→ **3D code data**
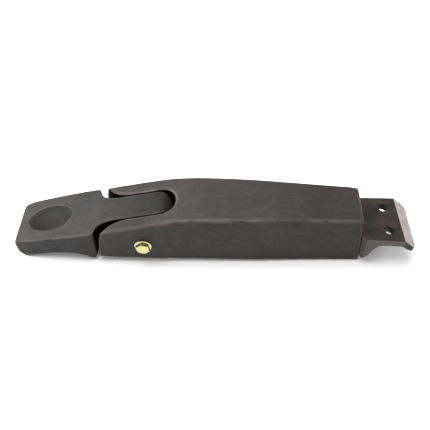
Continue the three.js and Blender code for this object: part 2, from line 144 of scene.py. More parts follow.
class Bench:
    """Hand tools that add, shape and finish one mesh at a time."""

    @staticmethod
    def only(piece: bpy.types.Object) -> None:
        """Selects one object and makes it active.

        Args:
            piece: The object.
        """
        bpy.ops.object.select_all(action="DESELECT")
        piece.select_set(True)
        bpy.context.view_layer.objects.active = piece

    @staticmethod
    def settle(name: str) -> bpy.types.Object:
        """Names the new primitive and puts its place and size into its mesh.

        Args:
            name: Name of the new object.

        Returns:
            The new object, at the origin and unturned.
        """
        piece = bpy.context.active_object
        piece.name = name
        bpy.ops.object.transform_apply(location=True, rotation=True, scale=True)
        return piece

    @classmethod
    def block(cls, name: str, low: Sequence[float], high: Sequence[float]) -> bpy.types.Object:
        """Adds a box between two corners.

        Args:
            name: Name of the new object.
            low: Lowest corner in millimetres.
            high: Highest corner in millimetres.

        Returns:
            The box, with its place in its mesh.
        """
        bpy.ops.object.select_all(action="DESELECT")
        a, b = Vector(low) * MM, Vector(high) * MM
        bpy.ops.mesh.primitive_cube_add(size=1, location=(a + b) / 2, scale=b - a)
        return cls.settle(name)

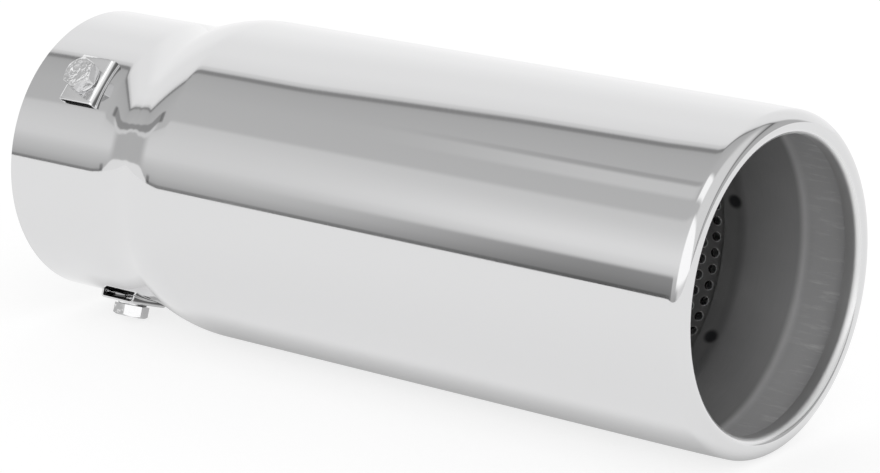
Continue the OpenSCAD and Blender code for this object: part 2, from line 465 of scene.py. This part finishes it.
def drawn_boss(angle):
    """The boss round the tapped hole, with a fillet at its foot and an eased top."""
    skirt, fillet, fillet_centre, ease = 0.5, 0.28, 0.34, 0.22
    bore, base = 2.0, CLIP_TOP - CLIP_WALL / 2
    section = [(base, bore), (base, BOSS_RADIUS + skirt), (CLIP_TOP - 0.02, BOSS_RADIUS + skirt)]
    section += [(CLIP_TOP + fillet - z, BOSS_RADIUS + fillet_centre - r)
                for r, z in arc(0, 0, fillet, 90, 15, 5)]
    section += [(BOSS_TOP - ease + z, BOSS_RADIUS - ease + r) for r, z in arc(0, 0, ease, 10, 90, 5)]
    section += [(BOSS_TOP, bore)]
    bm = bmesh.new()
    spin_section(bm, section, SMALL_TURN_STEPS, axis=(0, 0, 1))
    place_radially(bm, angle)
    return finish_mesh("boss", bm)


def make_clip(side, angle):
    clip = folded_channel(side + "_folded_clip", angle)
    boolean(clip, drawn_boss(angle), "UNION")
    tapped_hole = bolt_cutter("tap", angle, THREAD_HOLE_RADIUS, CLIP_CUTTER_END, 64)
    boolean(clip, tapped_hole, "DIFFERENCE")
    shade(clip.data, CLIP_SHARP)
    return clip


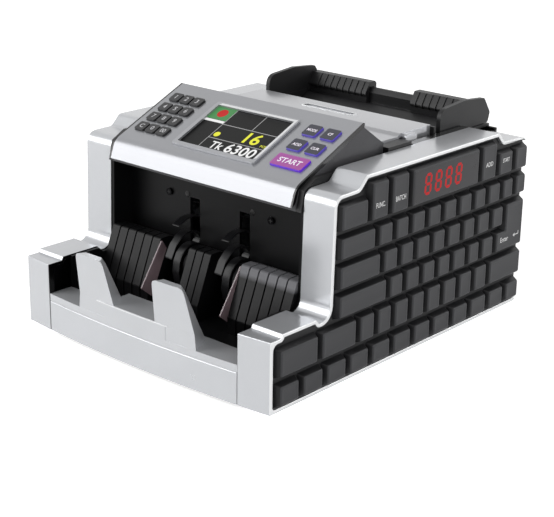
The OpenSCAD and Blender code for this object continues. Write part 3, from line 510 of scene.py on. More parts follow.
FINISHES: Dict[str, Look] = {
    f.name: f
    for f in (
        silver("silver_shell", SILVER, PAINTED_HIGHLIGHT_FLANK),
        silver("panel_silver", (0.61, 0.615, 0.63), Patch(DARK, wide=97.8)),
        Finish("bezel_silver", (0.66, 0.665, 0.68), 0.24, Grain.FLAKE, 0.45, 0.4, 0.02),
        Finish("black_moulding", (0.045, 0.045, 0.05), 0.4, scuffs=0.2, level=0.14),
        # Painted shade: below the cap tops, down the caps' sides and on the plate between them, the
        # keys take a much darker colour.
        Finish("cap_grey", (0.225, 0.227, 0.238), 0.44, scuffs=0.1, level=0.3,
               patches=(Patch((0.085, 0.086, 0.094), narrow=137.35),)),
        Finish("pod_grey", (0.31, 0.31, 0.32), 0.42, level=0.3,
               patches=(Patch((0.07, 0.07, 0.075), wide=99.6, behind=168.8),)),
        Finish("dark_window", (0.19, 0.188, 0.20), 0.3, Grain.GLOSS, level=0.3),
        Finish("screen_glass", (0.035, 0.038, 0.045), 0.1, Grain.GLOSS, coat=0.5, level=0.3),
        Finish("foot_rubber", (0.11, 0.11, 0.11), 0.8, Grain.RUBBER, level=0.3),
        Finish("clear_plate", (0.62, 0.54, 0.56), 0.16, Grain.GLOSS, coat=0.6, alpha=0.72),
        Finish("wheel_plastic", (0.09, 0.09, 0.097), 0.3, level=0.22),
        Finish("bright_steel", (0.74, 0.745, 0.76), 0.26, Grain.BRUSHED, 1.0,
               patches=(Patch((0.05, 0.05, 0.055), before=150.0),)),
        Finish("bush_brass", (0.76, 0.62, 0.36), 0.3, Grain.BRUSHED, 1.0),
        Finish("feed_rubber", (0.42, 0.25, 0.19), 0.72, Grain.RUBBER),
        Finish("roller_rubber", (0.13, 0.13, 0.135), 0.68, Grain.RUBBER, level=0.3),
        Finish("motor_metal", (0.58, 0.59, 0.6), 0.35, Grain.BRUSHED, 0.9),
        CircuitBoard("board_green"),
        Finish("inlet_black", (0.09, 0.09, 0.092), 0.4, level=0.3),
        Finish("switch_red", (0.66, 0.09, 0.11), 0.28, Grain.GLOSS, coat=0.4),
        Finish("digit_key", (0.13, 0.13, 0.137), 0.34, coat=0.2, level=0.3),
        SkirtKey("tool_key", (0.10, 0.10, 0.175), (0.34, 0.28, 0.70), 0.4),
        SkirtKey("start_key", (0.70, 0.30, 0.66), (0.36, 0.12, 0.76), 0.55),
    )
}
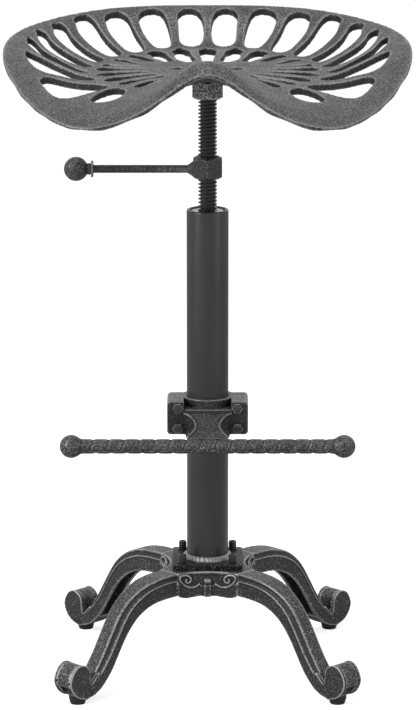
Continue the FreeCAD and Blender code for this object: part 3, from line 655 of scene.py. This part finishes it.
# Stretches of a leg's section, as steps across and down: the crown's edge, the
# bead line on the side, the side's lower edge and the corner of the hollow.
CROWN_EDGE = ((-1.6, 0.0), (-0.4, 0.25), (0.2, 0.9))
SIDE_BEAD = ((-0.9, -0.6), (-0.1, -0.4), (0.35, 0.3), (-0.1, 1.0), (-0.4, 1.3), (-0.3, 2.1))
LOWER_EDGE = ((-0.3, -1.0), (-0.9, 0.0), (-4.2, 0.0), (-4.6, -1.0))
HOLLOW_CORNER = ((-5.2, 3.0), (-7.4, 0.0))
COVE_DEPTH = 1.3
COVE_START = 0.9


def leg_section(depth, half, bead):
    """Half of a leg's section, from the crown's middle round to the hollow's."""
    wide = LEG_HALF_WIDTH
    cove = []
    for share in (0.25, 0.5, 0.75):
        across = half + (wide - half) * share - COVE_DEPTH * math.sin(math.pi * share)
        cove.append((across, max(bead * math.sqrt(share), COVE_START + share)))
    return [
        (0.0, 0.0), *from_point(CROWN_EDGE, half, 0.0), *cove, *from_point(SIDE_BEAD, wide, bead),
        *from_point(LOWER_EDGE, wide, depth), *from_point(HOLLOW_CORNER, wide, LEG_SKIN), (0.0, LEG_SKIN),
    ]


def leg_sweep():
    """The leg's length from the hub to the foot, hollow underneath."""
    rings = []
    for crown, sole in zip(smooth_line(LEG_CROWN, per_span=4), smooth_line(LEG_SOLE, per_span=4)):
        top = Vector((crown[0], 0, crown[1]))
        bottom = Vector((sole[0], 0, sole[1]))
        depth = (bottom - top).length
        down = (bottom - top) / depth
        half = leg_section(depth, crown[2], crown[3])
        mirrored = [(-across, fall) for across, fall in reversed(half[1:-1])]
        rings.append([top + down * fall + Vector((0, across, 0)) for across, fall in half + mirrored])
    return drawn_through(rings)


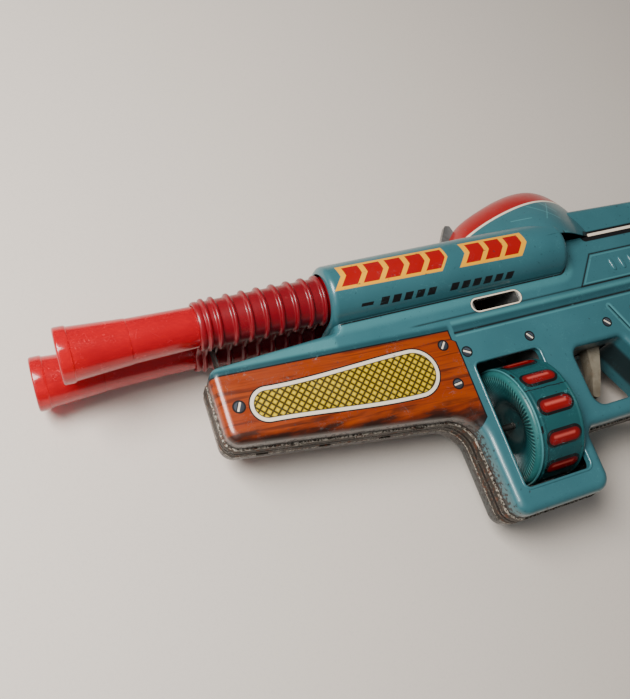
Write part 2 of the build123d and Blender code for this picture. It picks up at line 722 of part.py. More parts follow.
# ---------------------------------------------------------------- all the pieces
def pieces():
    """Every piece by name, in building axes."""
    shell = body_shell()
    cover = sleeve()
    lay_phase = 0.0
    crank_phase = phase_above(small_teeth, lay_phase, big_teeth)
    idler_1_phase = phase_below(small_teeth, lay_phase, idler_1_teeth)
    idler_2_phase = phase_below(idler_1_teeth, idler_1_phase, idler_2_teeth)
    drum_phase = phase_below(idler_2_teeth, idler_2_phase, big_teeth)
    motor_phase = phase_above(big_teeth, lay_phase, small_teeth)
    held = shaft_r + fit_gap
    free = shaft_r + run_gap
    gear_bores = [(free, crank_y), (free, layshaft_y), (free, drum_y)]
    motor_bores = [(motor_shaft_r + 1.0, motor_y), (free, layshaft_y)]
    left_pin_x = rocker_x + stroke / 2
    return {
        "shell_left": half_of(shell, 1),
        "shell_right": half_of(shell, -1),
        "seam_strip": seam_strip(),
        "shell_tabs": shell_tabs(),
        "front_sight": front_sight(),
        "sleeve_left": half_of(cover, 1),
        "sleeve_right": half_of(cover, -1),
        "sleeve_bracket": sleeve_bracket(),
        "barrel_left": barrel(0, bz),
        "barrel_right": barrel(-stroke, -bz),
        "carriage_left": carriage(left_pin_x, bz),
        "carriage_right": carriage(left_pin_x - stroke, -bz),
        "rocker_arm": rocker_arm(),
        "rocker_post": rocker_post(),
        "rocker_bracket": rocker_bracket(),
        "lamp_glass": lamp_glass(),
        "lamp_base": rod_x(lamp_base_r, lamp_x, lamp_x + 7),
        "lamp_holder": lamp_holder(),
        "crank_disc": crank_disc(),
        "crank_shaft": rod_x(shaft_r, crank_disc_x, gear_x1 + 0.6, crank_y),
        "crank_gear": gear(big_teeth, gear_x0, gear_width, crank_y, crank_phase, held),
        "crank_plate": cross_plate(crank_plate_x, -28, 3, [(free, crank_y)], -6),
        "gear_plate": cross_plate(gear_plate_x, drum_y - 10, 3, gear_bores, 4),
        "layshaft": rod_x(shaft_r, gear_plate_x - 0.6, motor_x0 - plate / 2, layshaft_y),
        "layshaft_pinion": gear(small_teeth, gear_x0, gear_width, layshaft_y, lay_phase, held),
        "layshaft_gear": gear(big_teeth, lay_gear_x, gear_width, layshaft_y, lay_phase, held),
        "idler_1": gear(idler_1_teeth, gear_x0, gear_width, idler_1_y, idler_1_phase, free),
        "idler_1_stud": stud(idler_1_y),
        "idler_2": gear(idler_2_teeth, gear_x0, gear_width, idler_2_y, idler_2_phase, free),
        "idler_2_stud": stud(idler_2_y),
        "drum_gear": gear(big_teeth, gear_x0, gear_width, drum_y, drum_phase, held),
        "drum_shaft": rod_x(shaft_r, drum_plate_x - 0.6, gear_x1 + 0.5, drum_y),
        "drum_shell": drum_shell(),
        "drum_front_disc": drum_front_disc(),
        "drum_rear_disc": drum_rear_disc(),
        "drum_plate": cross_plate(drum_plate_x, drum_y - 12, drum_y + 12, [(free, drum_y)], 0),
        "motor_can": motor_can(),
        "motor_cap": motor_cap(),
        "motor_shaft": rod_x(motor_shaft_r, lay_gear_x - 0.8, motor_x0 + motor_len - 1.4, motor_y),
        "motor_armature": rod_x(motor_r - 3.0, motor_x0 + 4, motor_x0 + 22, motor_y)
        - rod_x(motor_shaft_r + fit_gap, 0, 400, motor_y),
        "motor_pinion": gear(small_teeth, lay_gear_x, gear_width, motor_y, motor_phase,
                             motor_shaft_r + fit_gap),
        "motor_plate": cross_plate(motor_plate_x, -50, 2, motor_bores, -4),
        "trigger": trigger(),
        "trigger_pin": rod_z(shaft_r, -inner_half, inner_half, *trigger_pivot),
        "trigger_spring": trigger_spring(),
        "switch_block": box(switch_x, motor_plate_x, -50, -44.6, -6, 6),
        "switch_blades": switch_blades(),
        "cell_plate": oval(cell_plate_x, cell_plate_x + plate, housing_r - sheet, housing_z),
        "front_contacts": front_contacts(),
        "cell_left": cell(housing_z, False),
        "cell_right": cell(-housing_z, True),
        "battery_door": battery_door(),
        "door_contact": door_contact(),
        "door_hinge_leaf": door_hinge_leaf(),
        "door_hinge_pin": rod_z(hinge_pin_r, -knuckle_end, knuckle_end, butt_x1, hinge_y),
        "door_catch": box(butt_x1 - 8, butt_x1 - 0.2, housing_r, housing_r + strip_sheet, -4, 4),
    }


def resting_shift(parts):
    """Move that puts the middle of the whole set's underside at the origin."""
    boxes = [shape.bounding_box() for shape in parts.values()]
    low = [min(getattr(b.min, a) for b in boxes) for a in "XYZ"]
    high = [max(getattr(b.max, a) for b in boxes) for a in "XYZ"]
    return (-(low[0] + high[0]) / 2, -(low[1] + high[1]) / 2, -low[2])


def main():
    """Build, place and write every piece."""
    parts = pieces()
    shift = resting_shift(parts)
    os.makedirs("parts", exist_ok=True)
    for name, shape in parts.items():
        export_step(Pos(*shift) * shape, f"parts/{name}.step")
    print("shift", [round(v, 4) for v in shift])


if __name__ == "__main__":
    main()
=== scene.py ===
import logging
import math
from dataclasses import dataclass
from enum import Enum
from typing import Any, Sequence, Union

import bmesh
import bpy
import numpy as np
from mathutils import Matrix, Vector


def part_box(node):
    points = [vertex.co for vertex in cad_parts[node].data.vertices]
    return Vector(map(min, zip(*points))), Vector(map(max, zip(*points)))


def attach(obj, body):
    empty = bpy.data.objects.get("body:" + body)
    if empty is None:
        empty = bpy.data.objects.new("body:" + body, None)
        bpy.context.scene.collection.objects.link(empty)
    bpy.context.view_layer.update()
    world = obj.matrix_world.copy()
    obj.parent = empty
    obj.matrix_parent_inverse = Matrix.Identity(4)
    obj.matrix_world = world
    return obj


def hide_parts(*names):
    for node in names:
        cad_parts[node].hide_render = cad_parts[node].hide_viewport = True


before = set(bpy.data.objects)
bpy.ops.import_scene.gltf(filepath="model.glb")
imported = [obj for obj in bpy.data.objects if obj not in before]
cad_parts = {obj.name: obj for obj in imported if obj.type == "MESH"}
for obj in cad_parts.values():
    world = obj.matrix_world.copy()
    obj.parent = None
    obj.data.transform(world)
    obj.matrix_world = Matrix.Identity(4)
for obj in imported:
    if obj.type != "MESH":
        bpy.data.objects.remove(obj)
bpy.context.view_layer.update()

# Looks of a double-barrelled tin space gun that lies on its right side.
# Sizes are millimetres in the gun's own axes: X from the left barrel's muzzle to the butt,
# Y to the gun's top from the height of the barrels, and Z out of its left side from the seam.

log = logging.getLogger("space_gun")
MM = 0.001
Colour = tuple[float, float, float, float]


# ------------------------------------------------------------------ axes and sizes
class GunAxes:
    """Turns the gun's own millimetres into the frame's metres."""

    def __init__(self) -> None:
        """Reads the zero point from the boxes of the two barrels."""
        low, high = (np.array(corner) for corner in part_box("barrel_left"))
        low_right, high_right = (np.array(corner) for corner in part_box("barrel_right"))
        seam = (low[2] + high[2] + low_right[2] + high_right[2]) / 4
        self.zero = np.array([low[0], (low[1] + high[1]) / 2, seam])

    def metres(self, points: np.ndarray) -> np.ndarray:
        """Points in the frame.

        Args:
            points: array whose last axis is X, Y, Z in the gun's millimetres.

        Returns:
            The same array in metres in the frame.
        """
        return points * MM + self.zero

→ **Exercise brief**
Using the entries above, give again exactly the lines from the line holding "Continue the OpenSCAD" through the line holding "return clip". Include both end lines and nothing else.

→ **Completed exercise**
Continue the OpenSCAD and Blender code for this object: part 2, from line 465 of scene.py. This part finishes it.
def drawn_boss(angle):
    """The boss round the tapped hole, with a fillet at its foot and an eased top."""
    skirt, fillet, fillet_centre, ease = 0.5, 0.28, 0.34, 0.22
    bore, base = 2.0, CLIP_TOP - CLIP_WALL / 2
    section = [(base, bore), (base, BOSS_RADIUS + skirt), (CLIP_TOP - 0.02, BOSS_RADIUS + skirt)]
    section += [(CLIP_TOP + fillet - z, BOSS_RADIUS + fillet_centre - r)
                for r, z in arc(0, 0, fillet, 90, 15, 5)]
    section += [(BOSS_TOP - ease + z, BOSS_RADIUS - ease + r) for r, z in arc(0, 0, ease, 10, 90, 5)]
    section += [(BOSS_TOP, bore)]
    bm = bmesh.new()
    spin_section(bm, section, SMALL_TURN_STEPS, axis=(0, 0, 1))
    place_radially(bm, angle)
    return finish_mesh("boss", bm)


def make_clip(side, angle):
    clip = folded_channel(side + "_folded_clip", angle)
    boolean(clip, drawn_boss(angle), "UNION")
    tapped_hole = bolt_cutter("tap", angle, THREAD_HOLE_RADIUS, CLIP_CUTTER_END, 64)
    boolean(clip, tapped_hole, "DIFFERENCE")
    shade(clip.data, CLIP_SHARP)
    return clip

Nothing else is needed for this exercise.